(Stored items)

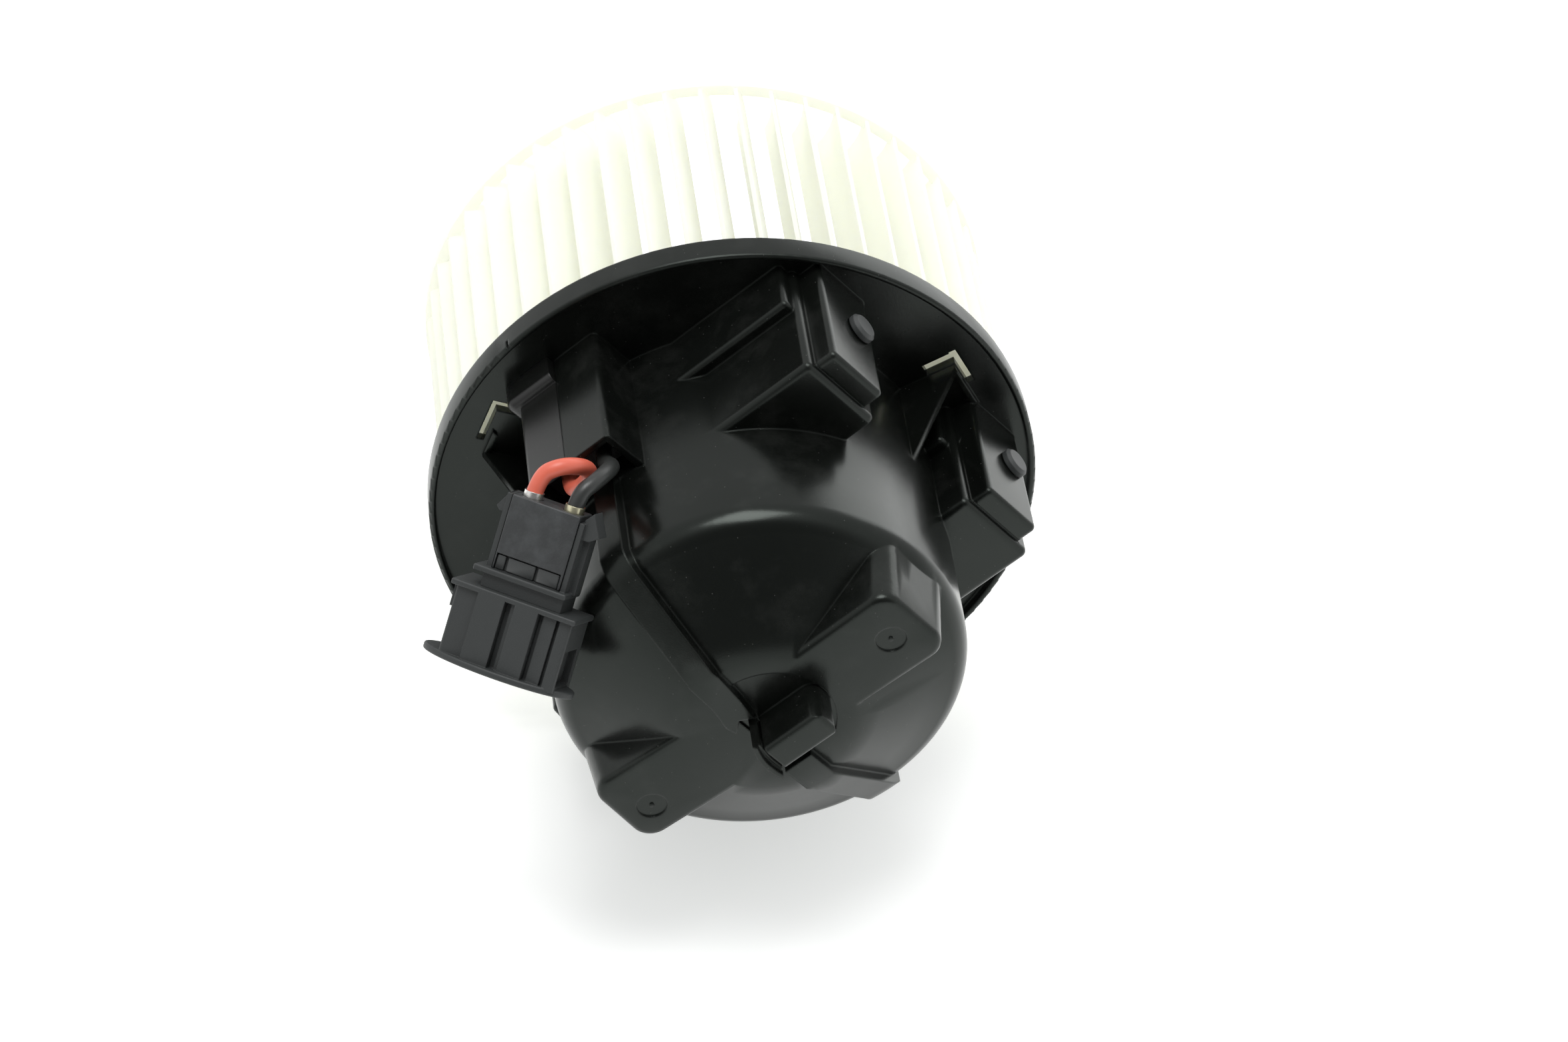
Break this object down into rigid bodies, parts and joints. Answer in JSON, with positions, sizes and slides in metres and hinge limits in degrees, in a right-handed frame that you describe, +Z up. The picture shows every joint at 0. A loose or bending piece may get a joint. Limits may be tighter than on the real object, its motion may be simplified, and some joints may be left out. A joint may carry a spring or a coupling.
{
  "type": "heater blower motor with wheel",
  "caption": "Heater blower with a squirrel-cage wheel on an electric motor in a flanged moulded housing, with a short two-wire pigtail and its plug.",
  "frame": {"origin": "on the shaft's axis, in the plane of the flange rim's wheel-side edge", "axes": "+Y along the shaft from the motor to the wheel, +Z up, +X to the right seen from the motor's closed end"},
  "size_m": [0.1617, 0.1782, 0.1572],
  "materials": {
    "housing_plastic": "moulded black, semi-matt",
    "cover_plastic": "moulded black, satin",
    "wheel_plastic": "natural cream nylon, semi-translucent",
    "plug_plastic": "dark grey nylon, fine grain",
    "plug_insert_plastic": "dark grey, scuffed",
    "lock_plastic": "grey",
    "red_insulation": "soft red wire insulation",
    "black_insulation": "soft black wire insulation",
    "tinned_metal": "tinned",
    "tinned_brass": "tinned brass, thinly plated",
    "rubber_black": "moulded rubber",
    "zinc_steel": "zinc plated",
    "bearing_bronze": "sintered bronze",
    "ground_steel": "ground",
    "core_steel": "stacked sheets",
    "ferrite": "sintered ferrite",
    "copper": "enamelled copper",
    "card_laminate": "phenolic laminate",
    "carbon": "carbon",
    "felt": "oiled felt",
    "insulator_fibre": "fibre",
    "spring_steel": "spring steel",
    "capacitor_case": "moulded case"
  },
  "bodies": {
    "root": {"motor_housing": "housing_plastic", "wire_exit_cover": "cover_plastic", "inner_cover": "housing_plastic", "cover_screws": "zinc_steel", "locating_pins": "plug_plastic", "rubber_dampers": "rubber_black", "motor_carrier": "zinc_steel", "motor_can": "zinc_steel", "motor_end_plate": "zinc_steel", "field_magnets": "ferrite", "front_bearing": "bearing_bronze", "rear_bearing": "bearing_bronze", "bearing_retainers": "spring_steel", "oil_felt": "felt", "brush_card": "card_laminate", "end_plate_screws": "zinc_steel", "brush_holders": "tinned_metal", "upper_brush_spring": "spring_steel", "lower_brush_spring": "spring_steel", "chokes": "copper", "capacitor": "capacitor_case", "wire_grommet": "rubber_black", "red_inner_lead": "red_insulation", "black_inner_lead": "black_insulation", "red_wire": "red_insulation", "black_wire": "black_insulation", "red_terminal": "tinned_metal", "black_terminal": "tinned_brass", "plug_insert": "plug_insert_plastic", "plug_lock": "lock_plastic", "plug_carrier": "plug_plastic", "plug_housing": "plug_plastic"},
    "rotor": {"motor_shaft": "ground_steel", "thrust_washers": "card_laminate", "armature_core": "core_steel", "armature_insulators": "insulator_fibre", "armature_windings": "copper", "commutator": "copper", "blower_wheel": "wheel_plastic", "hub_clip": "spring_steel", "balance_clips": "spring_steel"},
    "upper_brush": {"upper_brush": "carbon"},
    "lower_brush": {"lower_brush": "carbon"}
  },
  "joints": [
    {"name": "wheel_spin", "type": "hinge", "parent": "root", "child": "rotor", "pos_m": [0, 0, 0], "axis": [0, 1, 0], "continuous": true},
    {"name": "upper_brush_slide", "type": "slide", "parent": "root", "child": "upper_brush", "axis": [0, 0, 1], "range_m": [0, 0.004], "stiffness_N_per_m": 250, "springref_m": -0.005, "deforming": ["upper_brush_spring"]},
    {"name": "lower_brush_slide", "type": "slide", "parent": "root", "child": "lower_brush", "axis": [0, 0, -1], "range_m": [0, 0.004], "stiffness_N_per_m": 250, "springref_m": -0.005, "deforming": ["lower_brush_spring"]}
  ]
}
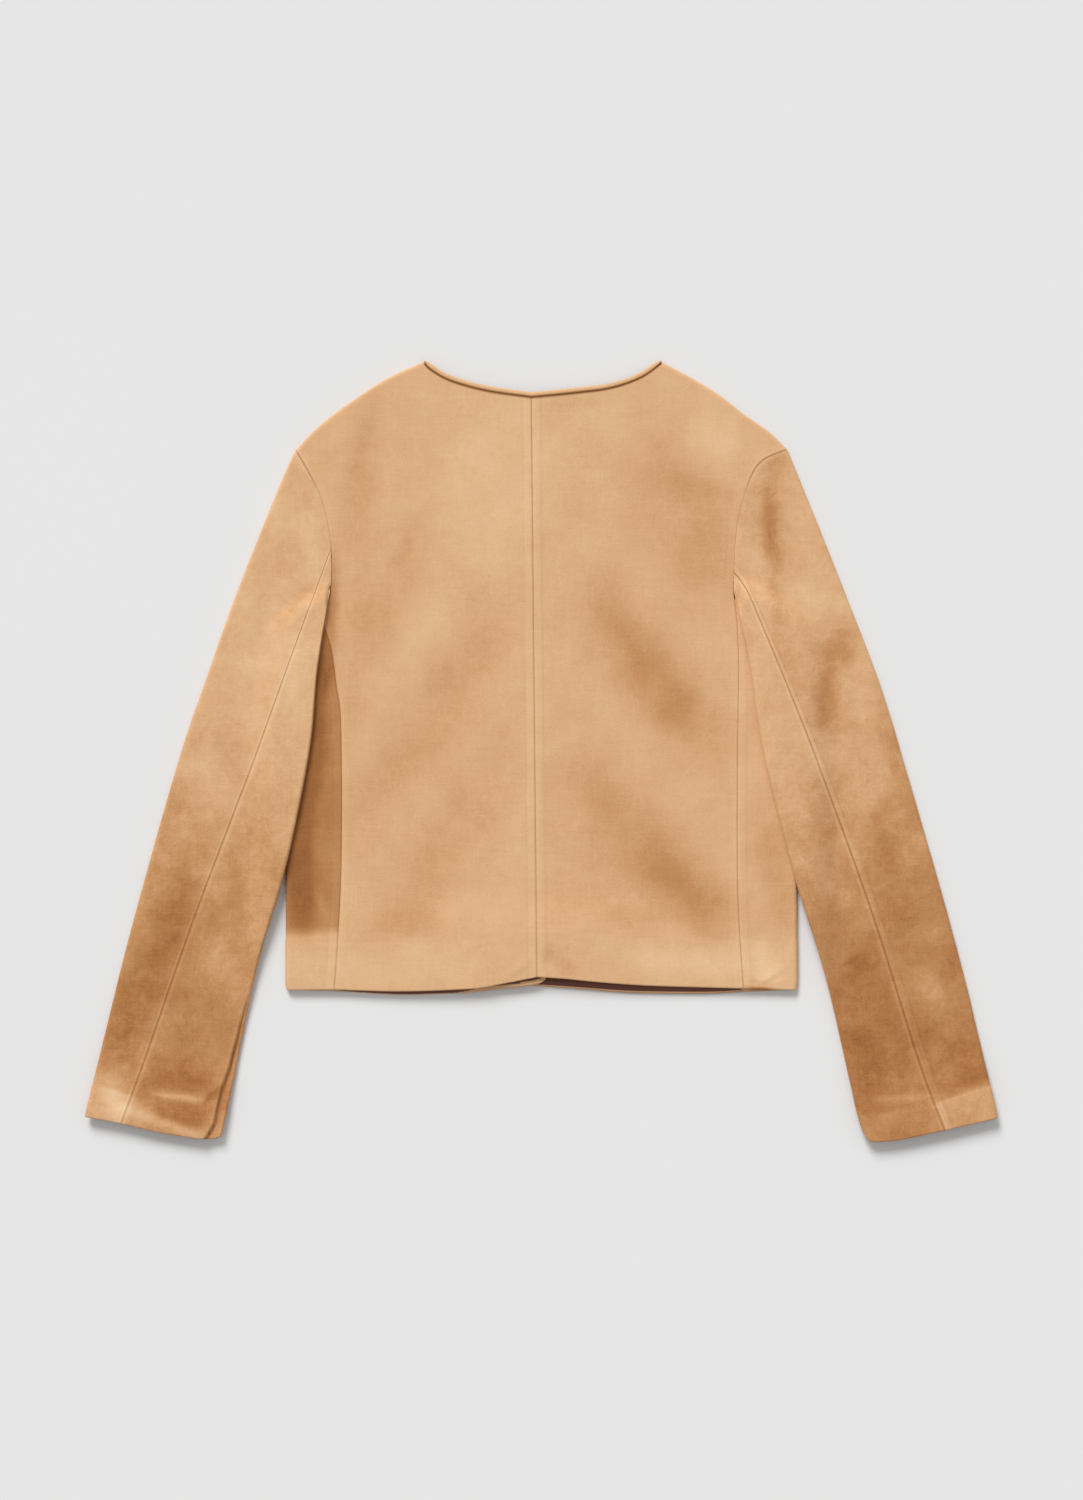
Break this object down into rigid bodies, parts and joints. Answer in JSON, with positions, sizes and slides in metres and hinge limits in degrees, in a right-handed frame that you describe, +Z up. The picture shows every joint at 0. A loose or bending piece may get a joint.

== Task requirements ==
Give the complete listing a second time, exactly as it reads.

== Exercise solution ==
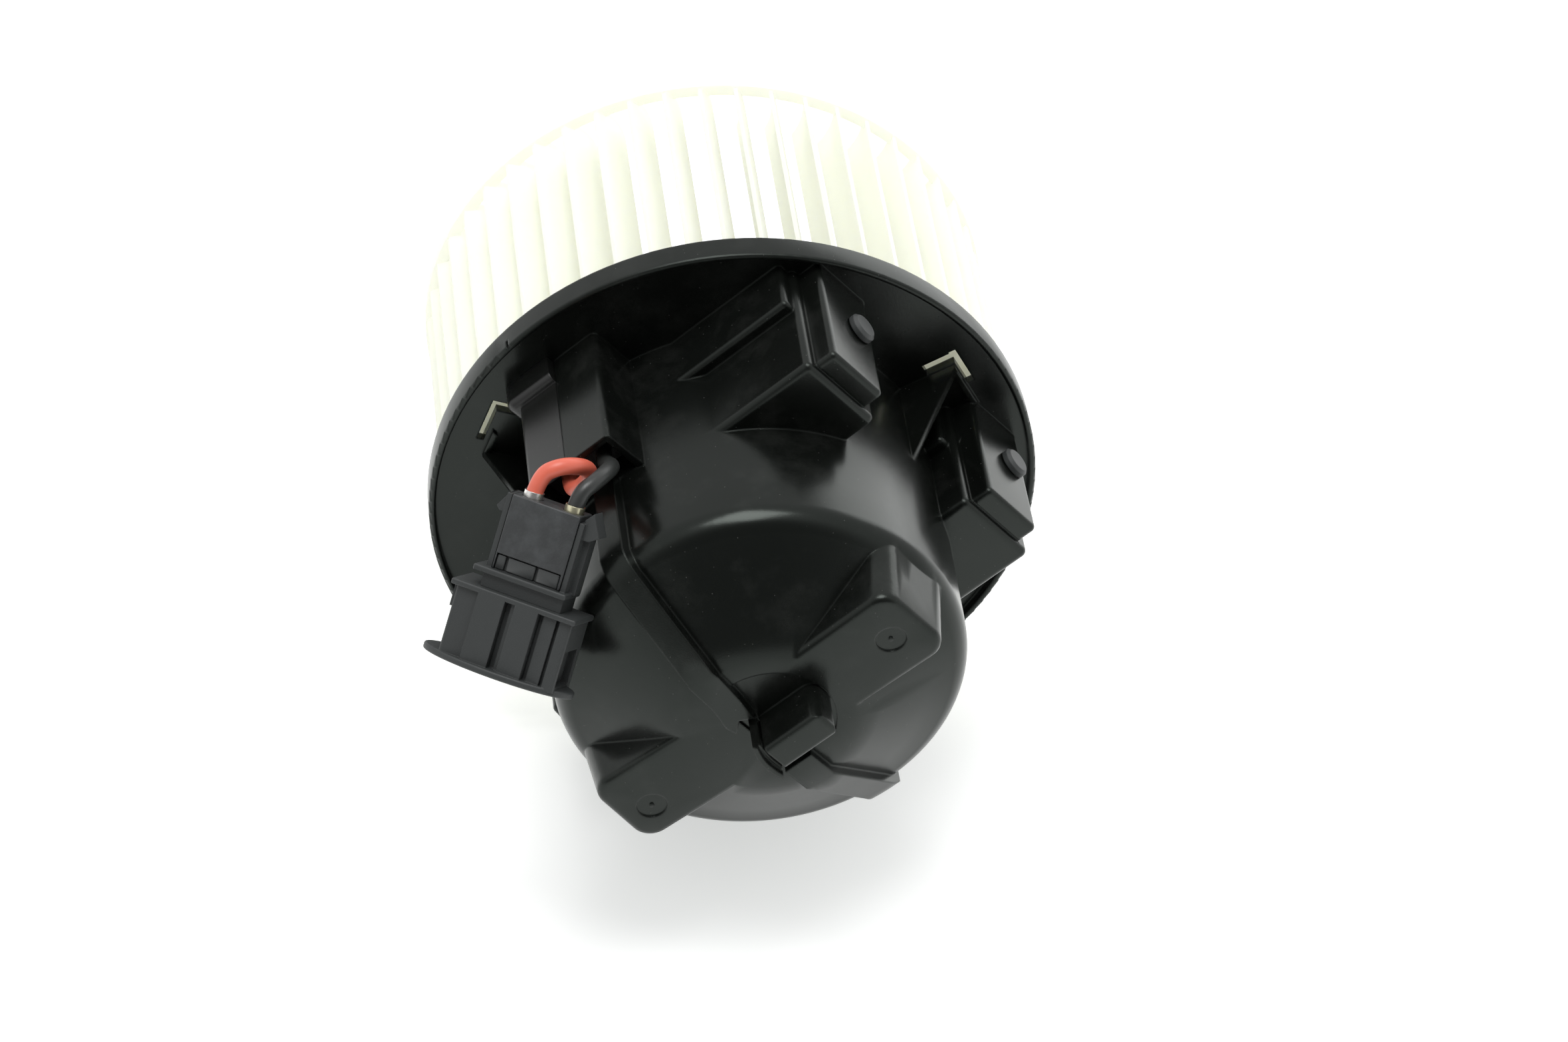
Break this object down into rigid bodies, parts and joints. Answer in JSON, with positions, sizes and slides in metres and hinge limits in degrees, in a right-handed frame that you describe, +Z up. The picture shows every joint at 0. A loose or bending piece may get a joint. Limits may be tighter than on the real object, its motion may be simplified, and some joints may be left out. A joint may carry a spring or a coupling.
{
  "type": "heater blower motor with wheel",
  "caption": "Heater blower with a squirrel-cage wheel on an electric motor in a flanged moulded housing, with a short two-wire pigtail and its plug.",
  "frame": {"origin": "on the shaft's axis, in the plane of the flange rim's wheel-side edge", "axes": "+Y along the shaft from the motor to the wheel, +Z up, +X to the right seen from the motor's closed end"},
  "size_m": [0.1617, 0.1782, 0.1572],
  "materials": {
    "housing_plastic": "moulded black, semi-matt",
    "cover_plastic": "moulded black, satin",
    "wheel_plastic": "natural cream nylon, semi-translucent",
    "plug_plastic": "dark grey nylon, fine grain",
    "plug_insert_plastic": "dark grey, scuffed",
    "lock_plastic": "grey",
    "red_insulation": "soft red wire insulation",
    "black_insulation": "soft black wire insulation",
    "tinned_metal": "tinned",
    "tinned_brass": "tinned brass, thinly plated",
    "rubber_black": "moulded rubber",
    "zinc_steel": "zinc plated",
    "bearing_bronze": "sintered bronze",
    "ground_steel": "ground",
    "core_steel": "stacked sheets",
    "ferrite": "sintered ferrite",
    "copper": "enamelled copper",
    "card_laminate": "phenolic laminate",
    "carbon": "carbon",
    "felt": "oiled felt",
    "insulator_fibre": "fibre",
    "spring_steel": "spring steel",
    "capacitor_case": "moulded case"
  },
  "bodies": {
    "root": {"motor_housing": "housing_plastic", "wire_exit_cover": "cover_plastic", "inner_cover": "housing_plastic", "cover_screws": "zinc_steel", "locating_pins": "plug_plastic", "rubber_dampers": "rubber_black", "motor_carrier": "zinc_steel", "motor_can": "zinc_steel", "motor_end_plate": "zinc_steel", "field_magnets": "ferrite", "front_bearing": "bearing_bronze", "rear_bearing": "bearing_bronze", "bearing_retainers": "spring_steel", "oil_felt": "felt", "brush_card": "card_laminate", "end_plate_screws": "zinc_steel", "brush_holders": "tinned_metal", "upper_brush_spring": "spring_steel", "lower_brush_spring": "spring_steel", "chokes": "copper", "capacitor": "capacitor_case", "wire_grommet": "rubber_black", "red_inner_lead": "red_insulation", "black_inner_lead": "black_insulation", "red_wire": "red_insulation", "black_wire": "black_insulation", "red_terminal": "tinned_metal", "black_terminal": "tinned_brass", "plug_insert": "plug_insert_plastic", "plug_lock": "lock_plastic", "plug_carrier": "plug_plastic", "plug_housing": "plug_plastic"},
    "rotor": {"motor_shaft": "ground_steel", "thrust_washers": "card_laminate", "armature_core": "core_steel", "armature_insulators": "insulator_fibre", "armature_windings": "copper", "commutator": "copper", "blower_wheel": "wheel_plastic", "hub_clip": "spring_steel", "balance_clips": "spring_steel"},
    "upper_brush": {"upper_brush": "carbon"},
    "lower_brush": {"lower_brush": "carbon"}
  },
  "joints": [
    {"name": "wheel_spin", "type": "hinge", "parent": "root", "child": "rotor", "pos_m": [0, 0, 0], "axis": [0, 1, 0], "continuous": true},
    {"name": "upper_brush_slide", "type": "slide", "parent": "root", "child": "upper_brush", "axis": [0, 0, 1], "range_m": [0, 0.004], "stiffness_N_per_m": 250, "springref_m": -0.005, "deforming": ["upper_brush_spring"]},
    {"name": "lower_brush_slide", "type": "slide", "parent": "root", "child": "lower_brush", "axis": [0, 0, -1], "range_m": [0, 0.004], "stiffness_N_per_m": 250, "springref_m": -0.005, "deforming": ["lower_brush_spring"]}
  ]
}
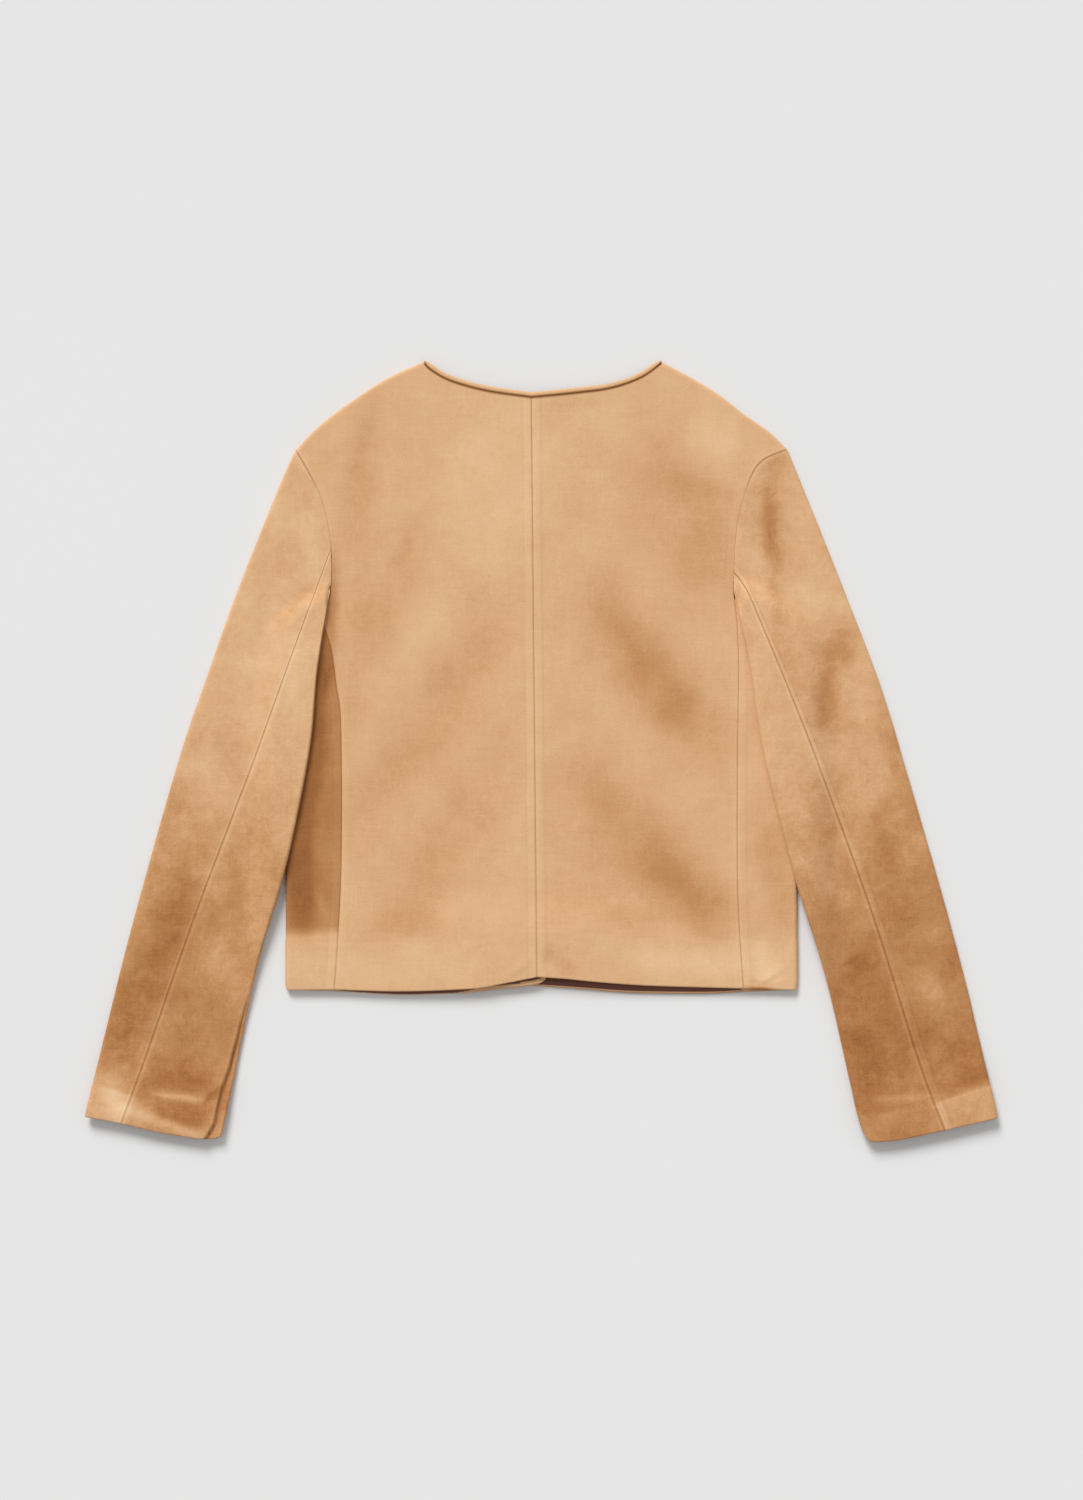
Break this object down into rigid bodies, parts and joints. Answer in JSON, with positions, sizes and slides in metres and hinge limits in degrees, in a right-handed frame that you describe, +Z up. The picture shows every joint at 0. A loose or bending piece may get a joint.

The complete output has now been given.